Cleveland, which sits on the shores of Lake Erie, is the home of the Rock and Roll Hall of Fame, one of the greatest orchestras in the country and the only river in history to have caught on fire. Now, the gritty mid-western city can boast a reasonable City Council.

On Jan. 27, 2020, several days after Austin did the same, the Cleveland City Council voted to remove all penalties for possession of up to 200 grams of cannabis, basically decriminalizing weed in Ohio’s second-largest city.

People convicted of misdemeanor possession would not carry a criminal record and would not be required to report the conviction on applications for employment and licenses, which is huge.

The ordinance, which passed by a 15-2 vote, removes all fines and jail time for possession under the city’s new limit. The two opposed wanted the possession reduced to 100 grams.

Cleveland Councilman Blaine A. Griffin, lead sponsor of the legislation, said the action was needed to ensure equity, noting that African Americans are more likely to be charged with marijuana crimes than their white counterparts.

Griffin referred to American Civil Liberties Union (ACLU) reports confirming that African Americans were seven times more likely to receive criminal charges for low-level marijuana possession than whites.

”Across the United States, people are re-examining how we deal with marijuana. Let this be a bold first step in how we look at 21st century policing,” Griffin told an audience at the council committee meeting, before the full council vote, per the Cleveland Plain Dealer.

“In addition to good government, this is really trying to create an equitable policy, as well as moving to the 21st century and away from the ’70s, when it comes to marijuana and cannabis use,” Griffin added.

Other Ohio cities, including Cincinnati, Columbus, Dayton, and Toledo, have recently decriminalized possession of small amounts of marijuana.

The ordinance now needs to be signed into law by Cleveland Mayor Frank Jackson.

City Council Displays Autonomy in Austin

One Jan. 23, 2020 the City Council of Austin Texas voted unanimously, 9-0, to put an end to arrests and fines for people caught with small amounts of marijuana – less than 4 ounces or amounts considered to be for personal use.

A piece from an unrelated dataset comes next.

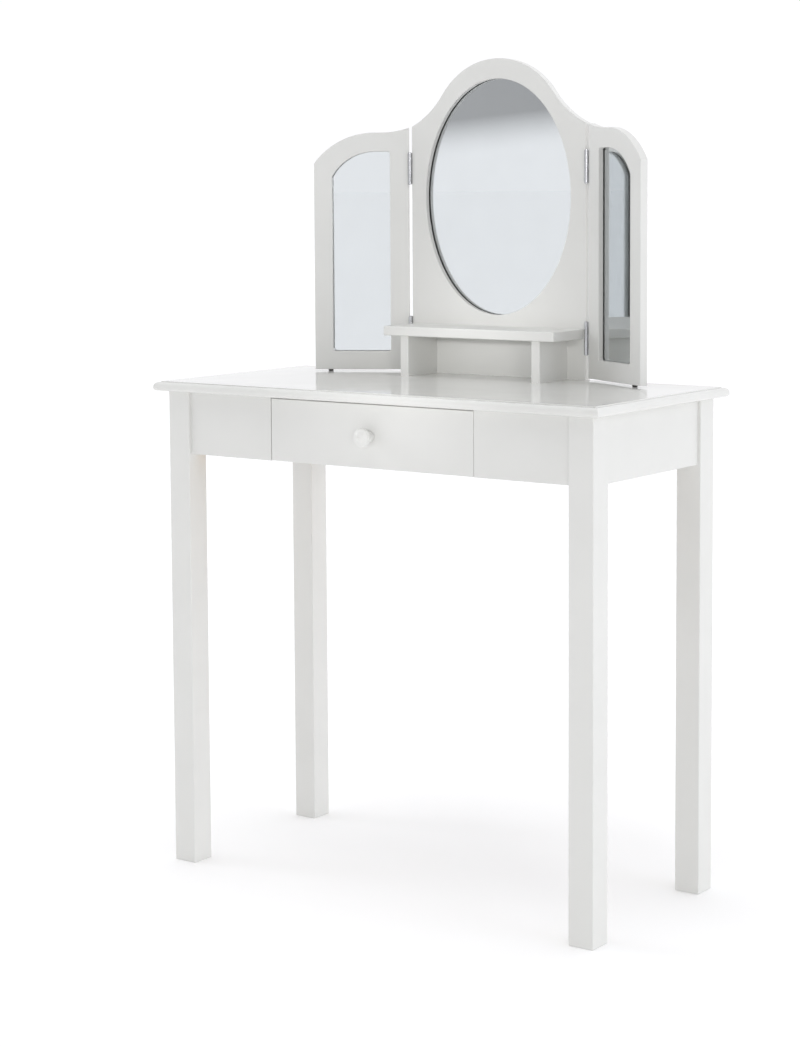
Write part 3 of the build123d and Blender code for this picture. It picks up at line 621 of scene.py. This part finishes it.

The Austin police is also prohibited from pursuing new testing methods to distinguish marijuana from legal hemp – already a complicated endeavor.

Similar logic as Cleveland

“It’s time to do the right thing,” said Austin Council Member Greg Casar, who led the effort. “It’s the right thing for criminal justice reform. It’s the right thing from a common sense perspective, and it’s the right thing for racial equity.”

Although in Austin, the police say they will still issue citations and detain individuals for possession, but will no longer issue fines or require court dates for people caught with small amounts of marijuana.

In that city councils do not actually have the jurisdiction to decriminalize marijuana while it remains illegal at the state level, Austin’s resolution prevents the city from spending taxpayer dollars on testing for misdemeanor pot offenses.